5.31.2005

Star Wars... again

I went to see Episode III again yesterday, and when I got home, I watched the DVD of the original Star Wars (now also know as Episode IV, or A New Hope), and it really made it clear to me what's missing from the prequels (besides Harrison Ford, and a sense of humor). As visually stunning as the prequels are, the excessive computer-generated imagery gives the viewer the sense that what they're seeing is ultimately made up, obviously just a pretend world. But in the original trilogy, everything (sets, ships, even the aliens) has such a physical presence and tactile reality that you get the feeling if you went out into space, you could actually find these places. That kind of lived-in reality is a big part of what made the original movies so appealing, and what is sorely lacking in the new ones.

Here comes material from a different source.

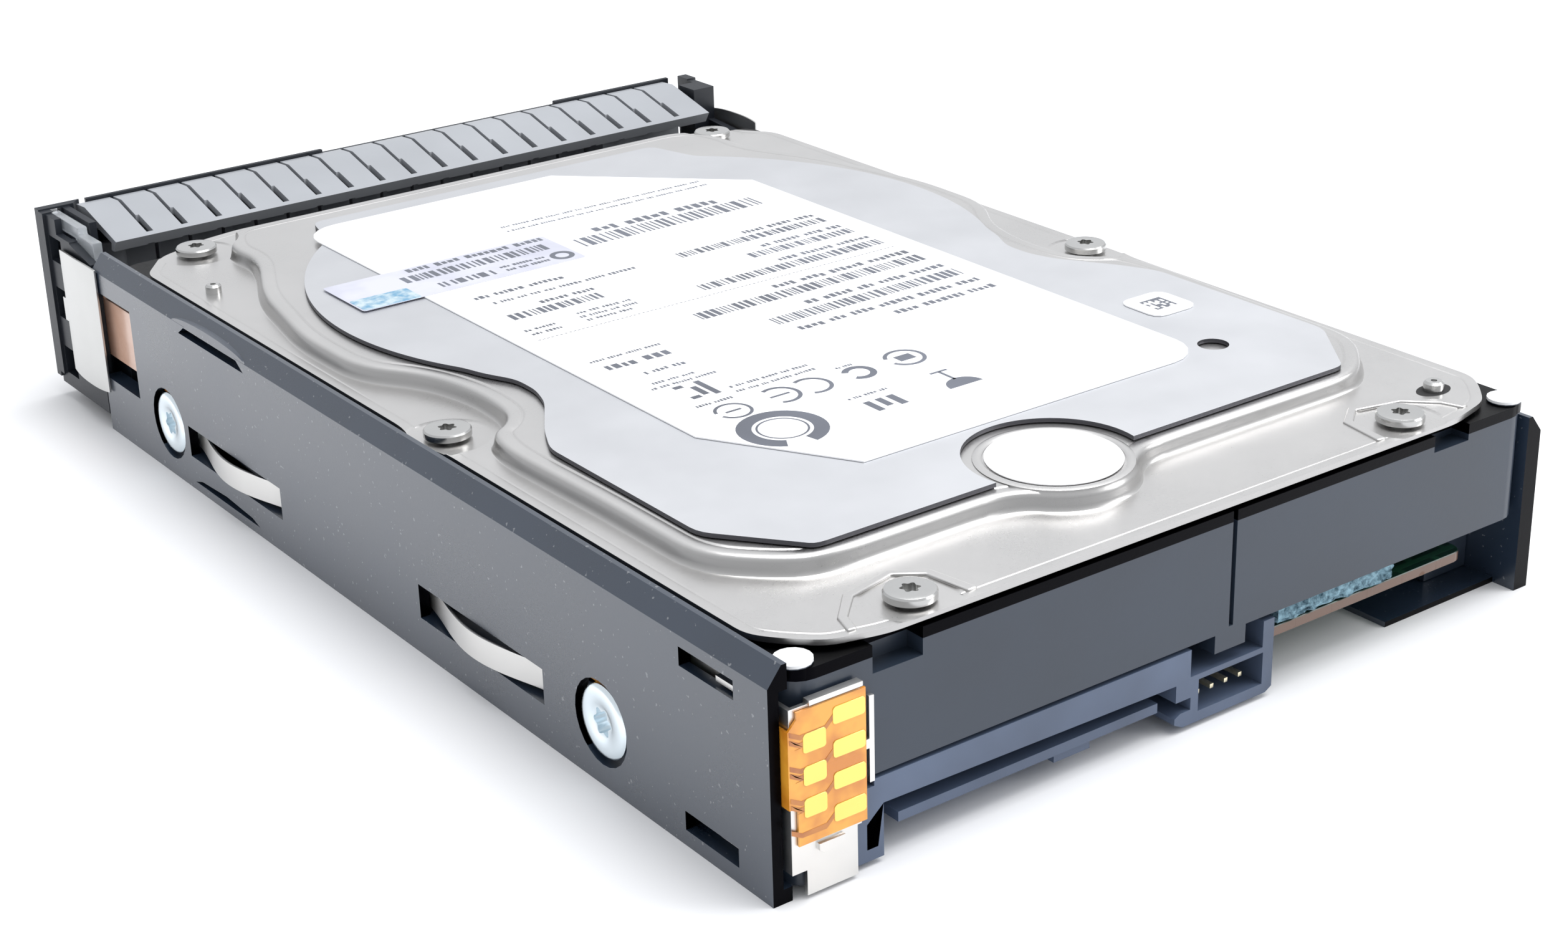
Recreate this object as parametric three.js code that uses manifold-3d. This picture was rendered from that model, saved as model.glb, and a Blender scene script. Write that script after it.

That being said, I actually enjoyed Revenge of the Sith more the second time around, largely thanks to Kevin Smith. He wrote an article for the latest Rolling Stone (read Part 1 and Part 2) in which he basically calls every Star Wars nerd to the carpet for blaming George Lucas for not bringing their childhood back. And he's exactly right: nobody is going to make me feel like I did when I was 4 or 5 and seeing Star Wars for the first time in the theater, especially not some 60-year-old director who's 30 years removed from that first movie. So with that mindset, I went into the theater to just enjoy the movie for what it is: a big, loud spectacle of lightsabers and space battles. Yeah, it's not perfect. There's some crappy acting, and some bad dialogue, and the whole "Darth Vader as Frankenstein's monster" scene at the end is just plain wrong. But there's also some amazing stuff in there. If you strip away all the expectations and hopes and hype attached to it, it's a pretty damn good summer movie. And really, that's all Star Wars was ever intended to be. The fact that it did well enough and survived long enough that we got five more movies, well that's just gravy. As franchises go, four out of six ain't so bad.